Stated problem:
Exactly repeat the lines starting at the one that holds "const sweetPotato = new" and ending at the one that holds "bpy.context.view_layer.update()". Both end lines count; leave out everything else.

[start of Material provided]

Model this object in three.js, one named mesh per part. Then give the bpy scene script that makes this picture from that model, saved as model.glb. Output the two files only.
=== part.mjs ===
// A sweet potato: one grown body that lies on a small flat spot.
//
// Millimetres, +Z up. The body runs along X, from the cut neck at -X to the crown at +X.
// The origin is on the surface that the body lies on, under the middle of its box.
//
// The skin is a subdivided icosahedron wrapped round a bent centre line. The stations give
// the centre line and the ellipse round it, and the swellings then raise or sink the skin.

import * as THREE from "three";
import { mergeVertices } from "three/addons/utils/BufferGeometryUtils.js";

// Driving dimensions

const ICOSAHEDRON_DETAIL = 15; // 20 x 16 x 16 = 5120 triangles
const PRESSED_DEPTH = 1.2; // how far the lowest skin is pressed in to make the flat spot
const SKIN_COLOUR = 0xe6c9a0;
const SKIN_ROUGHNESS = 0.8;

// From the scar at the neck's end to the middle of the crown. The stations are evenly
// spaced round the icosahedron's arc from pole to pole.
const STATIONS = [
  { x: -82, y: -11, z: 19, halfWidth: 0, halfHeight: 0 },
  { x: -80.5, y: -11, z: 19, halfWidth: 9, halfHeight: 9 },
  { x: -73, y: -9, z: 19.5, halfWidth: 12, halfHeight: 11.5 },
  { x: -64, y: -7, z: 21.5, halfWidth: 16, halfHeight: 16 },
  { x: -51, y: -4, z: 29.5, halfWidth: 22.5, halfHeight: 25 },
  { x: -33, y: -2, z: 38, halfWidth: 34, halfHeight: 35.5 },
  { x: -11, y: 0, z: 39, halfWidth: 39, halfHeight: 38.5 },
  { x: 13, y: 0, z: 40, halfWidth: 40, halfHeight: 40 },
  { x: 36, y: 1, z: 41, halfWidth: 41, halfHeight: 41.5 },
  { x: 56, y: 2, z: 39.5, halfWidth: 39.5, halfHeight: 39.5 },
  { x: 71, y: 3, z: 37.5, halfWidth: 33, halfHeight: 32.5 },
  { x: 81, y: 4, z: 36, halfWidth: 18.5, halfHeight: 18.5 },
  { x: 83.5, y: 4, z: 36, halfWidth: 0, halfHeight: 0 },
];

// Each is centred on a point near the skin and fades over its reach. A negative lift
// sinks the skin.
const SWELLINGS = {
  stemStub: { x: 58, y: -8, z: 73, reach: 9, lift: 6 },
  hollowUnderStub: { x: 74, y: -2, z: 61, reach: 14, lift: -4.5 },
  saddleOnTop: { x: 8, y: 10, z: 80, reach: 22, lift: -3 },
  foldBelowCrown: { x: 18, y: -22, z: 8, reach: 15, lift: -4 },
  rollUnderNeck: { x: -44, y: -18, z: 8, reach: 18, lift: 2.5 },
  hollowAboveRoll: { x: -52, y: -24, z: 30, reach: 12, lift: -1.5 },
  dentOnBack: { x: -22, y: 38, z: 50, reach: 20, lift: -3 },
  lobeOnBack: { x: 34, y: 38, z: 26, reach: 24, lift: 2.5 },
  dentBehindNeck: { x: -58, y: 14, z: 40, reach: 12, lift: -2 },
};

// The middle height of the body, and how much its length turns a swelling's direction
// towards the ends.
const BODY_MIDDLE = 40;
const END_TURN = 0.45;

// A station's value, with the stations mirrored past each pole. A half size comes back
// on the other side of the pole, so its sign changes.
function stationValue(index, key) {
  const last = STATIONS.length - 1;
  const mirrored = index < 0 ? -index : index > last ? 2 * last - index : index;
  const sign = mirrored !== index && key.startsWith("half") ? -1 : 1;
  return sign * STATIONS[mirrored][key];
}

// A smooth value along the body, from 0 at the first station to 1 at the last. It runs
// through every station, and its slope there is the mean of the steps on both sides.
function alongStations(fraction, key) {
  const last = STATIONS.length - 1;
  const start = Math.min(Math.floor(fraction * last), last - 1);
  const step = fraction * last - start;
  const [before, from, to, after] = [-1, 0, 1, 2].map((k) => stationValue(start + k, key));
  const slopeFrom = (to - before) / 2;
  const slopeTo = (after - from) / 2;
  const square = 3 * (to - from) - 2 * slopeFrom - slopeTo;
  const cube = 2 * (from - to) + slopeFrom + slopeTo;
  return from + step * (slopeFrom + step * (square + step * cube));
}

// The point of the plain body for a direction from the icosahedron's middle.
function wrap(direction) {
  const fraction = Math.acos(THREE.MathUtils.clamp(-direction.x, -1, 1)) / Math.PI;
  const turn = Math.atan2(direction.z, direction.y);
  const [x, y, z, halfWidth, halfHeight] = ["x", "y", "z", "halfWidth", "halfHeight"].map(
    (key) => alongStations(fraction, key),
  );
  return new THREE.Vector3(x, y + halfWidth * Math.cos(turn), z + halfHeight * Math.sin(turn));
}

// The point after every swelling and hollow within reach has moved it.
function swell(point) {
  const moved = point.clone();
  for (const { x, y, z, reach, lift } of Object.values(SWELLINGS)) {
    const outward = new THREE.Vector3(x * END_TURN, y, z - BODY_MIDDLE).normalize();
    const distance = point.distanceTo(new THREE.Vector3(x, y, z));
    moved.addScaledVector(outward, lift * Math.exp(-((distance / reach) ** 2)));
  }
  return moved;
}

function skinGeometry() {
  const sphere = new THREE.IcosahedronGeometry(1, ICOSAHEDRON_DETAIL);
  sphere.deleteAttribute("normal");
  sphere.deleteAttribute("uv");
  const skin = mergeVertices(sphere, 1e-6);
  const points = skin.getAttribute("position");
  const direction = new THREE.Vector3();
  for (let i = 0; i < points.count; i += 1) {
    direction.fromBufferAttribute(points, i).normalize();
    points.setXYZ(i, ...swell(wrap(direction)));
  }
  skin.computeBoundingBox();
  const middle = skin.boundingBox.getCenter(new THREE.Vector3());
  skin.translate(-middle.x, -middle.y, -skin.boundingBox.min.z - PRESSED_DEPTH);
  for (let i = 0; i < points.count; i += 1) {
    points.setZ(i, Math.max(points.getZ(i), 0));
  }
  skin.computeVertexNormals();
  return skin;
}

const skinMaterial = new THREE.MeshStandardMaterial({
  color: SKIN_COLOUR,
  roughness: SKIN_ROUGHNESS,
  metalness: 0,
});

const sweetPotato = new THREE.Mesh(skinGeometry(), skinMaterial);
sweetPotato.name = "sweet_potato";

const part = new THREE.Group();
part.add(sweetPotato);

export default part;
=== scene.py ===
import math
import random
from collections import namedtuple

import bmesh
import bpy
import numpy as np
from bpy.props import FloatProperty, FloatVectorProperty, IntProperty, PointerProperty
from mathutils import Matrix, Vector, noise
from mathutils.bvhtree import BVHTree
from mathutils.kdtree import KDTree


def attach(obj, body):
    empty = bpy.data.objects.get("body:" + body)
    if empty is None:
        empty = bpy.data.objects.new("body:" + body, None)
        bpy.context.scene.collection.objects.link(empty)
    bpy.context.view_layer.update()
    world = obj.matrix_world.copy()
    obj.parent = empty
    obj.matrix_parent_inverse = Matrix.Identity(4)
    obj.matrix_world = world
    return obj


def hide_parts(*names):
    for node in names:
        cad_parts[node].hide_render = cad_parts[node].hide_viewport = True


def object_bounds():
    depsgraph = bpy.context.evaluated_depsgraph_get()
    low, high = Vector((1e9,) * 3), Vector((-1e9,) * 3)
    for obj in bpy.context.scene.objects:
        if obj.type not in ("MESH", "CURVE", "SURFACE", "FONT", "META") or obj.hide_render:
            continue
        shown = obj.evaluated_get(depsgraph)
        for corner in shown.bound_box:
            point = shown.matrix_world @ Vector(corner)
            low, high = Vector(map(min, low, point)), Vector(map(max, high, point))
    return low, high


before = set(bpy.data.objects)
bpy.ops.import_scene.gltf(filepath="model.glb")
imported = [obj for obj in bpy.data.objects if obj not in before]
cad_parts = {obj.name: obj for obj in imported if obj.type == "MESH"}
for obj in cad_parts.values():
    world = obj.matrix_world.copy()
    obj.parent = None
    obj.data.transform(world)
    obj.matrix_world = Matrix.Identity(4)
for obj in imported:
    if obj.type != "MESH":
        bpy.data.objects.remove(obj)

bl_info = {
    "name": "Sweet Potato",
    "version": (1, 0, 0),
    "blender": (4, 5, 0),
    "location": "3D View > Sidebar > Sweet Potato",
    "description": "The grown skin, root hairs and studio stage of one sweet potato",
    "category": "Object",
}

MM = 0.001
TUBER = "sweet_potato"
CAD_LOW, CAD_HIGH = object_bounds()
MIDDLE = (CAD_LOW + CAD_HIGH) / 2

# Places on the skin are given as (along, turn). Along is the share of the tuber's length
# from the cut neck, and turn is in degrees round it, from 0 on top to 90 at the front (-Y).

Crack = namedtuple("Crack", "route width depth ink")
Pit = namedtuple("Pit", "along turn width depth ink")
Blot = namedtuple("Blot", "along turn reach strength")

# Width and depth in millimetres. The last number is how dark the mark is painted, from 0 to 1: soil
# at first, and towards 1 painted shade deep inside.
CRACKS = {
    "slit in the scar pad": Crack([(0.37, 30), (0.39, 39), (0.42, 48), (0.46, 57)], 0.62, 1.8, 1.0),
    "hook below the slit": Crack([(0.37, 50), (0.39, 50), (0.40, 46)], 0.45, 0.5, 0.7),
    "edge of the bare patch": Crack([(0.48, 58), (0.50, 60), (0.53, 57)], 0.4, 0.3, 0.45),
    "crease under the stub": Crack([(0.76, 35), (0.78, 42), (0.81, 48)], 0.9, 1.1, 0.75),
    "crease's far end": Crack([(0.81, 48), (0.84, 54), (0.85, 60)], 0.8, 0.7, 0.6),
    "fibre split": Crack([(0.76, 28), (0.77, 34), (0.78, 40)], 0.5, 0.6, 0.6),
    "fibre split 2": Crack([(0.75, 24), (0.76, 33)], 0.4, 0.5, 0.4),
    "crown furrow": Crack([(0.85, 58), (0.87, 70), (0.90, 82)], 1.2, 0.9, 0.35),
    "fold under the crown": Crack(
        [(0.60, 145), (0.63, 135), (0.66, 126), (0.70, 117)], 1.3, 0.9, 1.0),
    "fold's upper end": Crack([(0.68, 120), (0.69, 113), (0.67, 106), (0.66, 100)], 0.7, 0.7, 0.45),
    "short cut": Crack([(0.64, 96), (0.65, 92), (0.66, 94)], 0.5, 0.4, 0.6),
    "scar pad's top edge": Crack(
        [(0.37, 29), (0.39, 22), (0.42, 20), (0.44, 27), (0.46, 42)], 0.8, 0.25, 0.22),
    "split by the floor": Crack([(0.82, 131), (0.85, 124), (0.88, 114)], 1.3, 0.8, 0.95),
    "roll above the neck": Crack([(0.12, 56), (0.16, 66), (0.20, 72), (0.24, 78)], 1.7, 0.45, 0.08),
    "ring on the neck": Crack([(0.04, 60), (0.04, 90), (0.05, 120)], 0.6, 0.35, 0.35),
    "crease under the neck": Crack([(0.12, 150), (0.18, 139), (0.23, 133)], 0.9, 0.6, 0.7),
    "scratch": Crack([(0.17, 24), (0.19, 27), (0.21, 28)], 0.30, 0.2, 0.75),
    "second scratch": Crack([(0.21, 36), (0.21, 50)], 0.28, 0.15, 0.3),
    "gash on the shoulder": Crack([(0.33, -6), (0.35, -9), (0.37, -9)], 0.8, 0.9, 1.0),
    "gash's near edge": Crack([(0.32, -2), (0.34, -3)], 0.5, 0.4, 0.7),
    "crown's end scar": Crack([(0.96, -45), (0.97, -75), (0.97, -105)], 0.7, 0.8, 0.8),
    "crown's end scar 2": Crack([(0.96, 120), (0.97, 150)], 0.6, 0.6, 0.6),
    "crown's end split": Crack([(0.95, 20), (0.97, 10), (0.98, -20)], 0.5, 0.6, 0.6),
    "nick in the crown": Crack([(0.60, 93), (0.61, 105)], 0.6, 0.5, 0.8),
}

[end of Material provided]

Solved problem:
const sweetPotato = new THREE.Mesh(skinGeometry(), skinMaterial);
sweetPotato.name = "sweet_potato";

const part = new THREE.Group();
part.add(sweetPotato);

export default part;
=== scene.py ===
import math
import random
from collections import namedtuple

import bmesh
import bpy
import numpy as np
from bpy.props import FloatProperty, FloatVectorProperty, IntProperty, PointerProperty
from mathutils import Matrix, Vector, noise
from mathutils.bvhtree import BVHTree
from mathutils.kdtree import KDTree


def attach(obj, body):
    empty = bpy.data.objects.get("body:" + body)
    if empty is None:
        empty = bpy.data.objects.new("body:" + body, None)
        bpy.context.scene.collection.objects.link(empty)
    bpy.context.view_layer.update()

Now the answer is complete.